= Devkesen =

Devkesen (also: Dev-Kesken; Turkmen: Döwkesen) is an archaeological site in the Dashoguz region of northern Turkmenistan, 62 km west of Koneurgench.

== Location ==
It is located at the edges of a 30 km-long escarpment, on the southern tip of the Ustyurt Plateau.

== History ==
The site appears to have been settled around 4th century BCE. It corresponds to the medieval settlement of Vazir. In the early 16th century the town was the first capital of what would later be known as the Khanate of Khiva.

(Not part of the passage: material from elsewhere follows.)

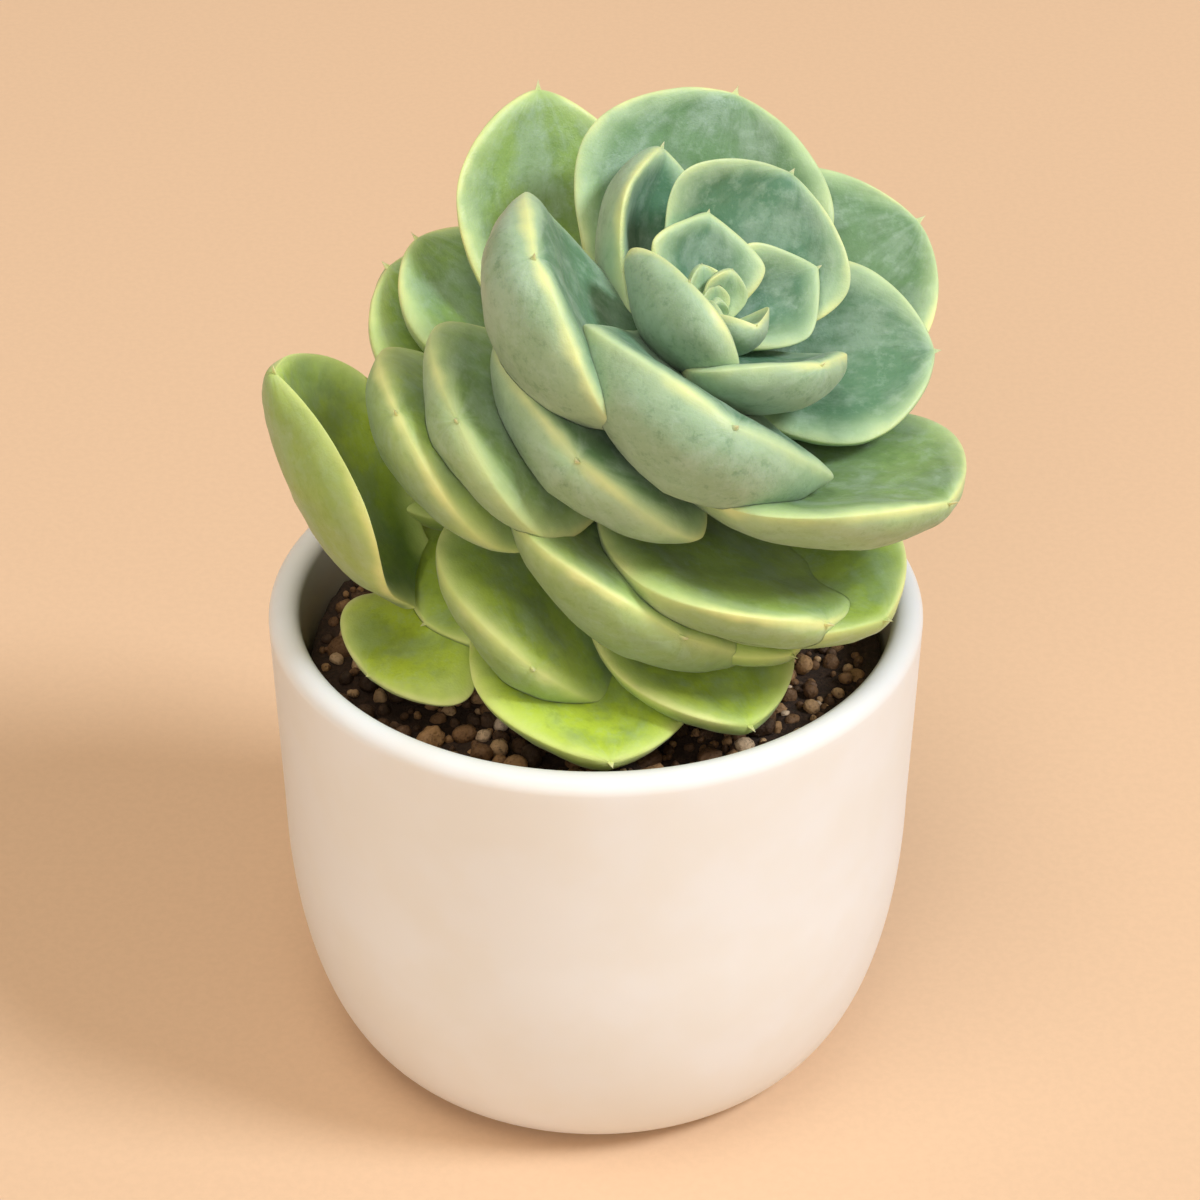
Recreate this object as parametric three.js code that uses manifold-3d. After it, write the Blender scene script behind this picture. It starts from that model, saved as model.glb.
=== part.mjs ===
// A rose-shaped succulent (graptoveria) in a small white pot.
// Millimetres, +Z up. The pot's axis is the Z axis and its base stands on z = 0.
// The rosette leans over a bent stem, so its heart faces the front (-Y) and a little to the right.

import * as THREE from "three";
import { mergeVertices } from "three/addons/utils/BufferGeometryUtils.js";
import Module from "manifold-3d";

// Pot
const POT_HEIGHT = 62;
const RIM_RADIUS = 40;
const WALL_RADIUS = 39.3;
const BASE_RADIUS = 27.5;
const ROUNDING_HEIGHT = 33.8;
const ROUNDING_POWER = 0.97;
const WALL = 3.8;
const FLOOR = 6;
const POT_SIDES = 44;

// Soil
const SOIL_TOP = 54.5;
const SOIL_RINGS = 13;
const GRAIN_HIGH = 1.6;
const GRAIN_LOW = 0.5;

// Stem
const STEM_RADIUS = 4.4;
const STEM_TIP_RADIUS = 1.6;
const STEM_TAPER = 16;
const STEM_SIDES = 10;
const STEM_POINTS = [
  [-1, 6, 30],
  [-1, 6.5, 54],
  [0, 6, 68],
  [3, 3.5, 82],
  [8, -2.5, 94],
  [13.5, -10, 104],
];

// Clearance between one piece and the next
const GAP = 0.4;
const SMOOTHING = 0.12;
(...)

In 1558, English diplomat and traveler Anthony Jenkinson had visited the town and spoken favorably of the local melon produce. Jenkinson already noted the rivers to be drying and Vazir would be abandoned soon.

== Site ==
The sides of the city facing the plateau are walled. Within the city, lie the ruins of three mausolea —dating to 15th century— and a mosque. A citadel with corrugated walls overlooks the escarpment.

Devkesen is a huge rectangle of stone walls with numerous towers and a complex gate structure. Around the fortress there was a deep ditch carved into the slope. At the foot of the “upper city” there is located, close to the rock, the second rectangle of the “lower city”, surrounded by walls, dating back to the late Middle Ages. To the south-west of both cities lies the third rectangle - the layout of an extensive late medieval park. The ancient, well-preserved fortifications here were widely used as the basis for the medieval defensive system. The fortress rises picturesquely above the 30-meter cliff of Ustyurt Plateau, crowned with the magnificent outlines of a mighty adobe citadel tower and a row of late medieval mausoleums stretched along it.

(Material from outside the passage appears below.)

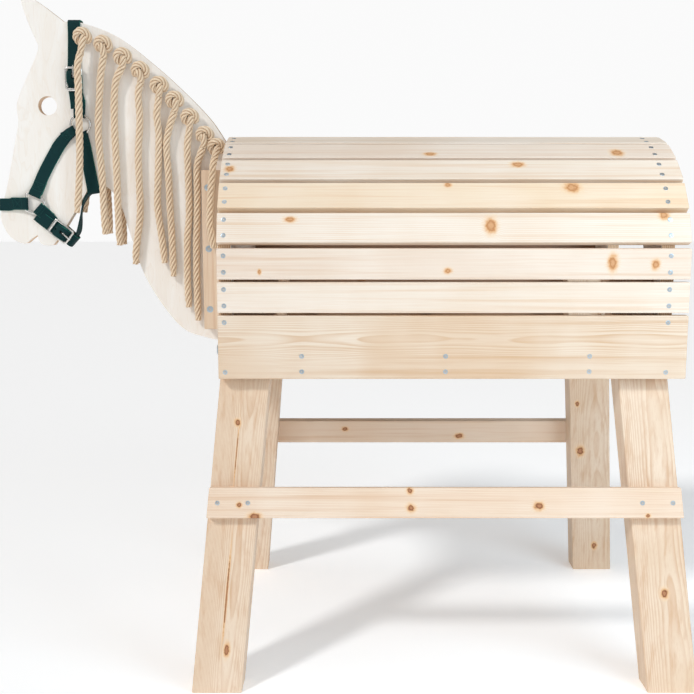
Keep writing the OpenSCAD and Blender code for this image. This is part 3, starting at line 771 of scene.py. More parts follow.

In the late Middle Ages, a reloigious-memorial ensemble was formed in Devkesen, from which a mosque and 3 mausoleums remained, the names of which have not been preserved. The main mausoleum has a high portal on the main facade and vaulted niches on the rest, covered with a dome on top. The other two mausoleums were built using the same design and compositional techniques. All three mausoleums were built parallel to the fortress wall. The almost completely destroyed building of the mosque during its existence had a courtyard surrounded by arched galleries on pillars; the walls and pillars were made of stone, while the domes and arches were made of baked brick. The decor on these monuments has not been preserved. Devkesen is one of the most picturesque monuments of medieval Khorezm architecture.

=== Tourism ===
The site was a tourism mainstay till c. 2003, when Turkmen Army started prohibiting visitors on the ground that the access-road passed through Uzbek territory.